In my opinion, these trends are doubly concerning. They affect our ability to continue to hunt and fish for generations to come. But they also damage the quality of life that comes with having access to the vital ecological services and goods provided by Alberta’s wilderness. Given the current intensity and frequency with which we are developing and converting our wild spaces, the prospect that Alberta’s wilderness will be able to continue to supply our communities with clean water and air depreciates considerably. It is short-sighted to think that, given these current land-use practices, Alberta’s wilderness will be able to sustain wildlife populations, let alone us. Conservation in Alberta is not just about protecting our native species or natural features, it is about protecting our quality of life. If we strive to take care of our landscapes, we can continue to reap the benefits of healthy and biodiverse natural spaces that are resilient to change.

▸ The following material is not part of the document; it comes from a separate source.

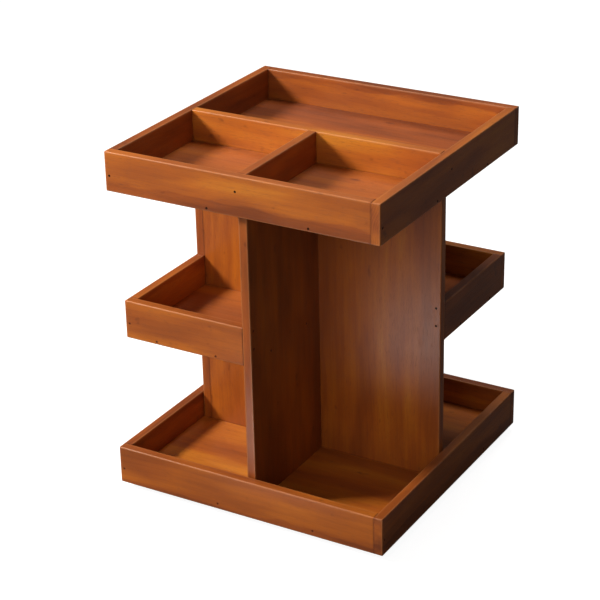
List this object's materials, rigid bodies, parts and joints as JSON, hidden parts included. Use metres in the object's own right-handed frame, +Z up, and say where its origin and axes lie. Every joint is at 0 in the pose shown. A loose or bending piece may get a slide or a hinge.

When I think about those days hunting and fishing with my friends, I feel happiness, but now more so than ever, I feel privileged because today I have a better understanding of what is at stake if we do not act. I understand that we are at risk of losing our home – and the time to save it is now.

A healthy relationship to the wilderness is not in the least incompatible with civilized living. Indeed, I believe it to be an indispensable condition thereof; that no man is truly civilized unless he is involved in and cares for the wilderness.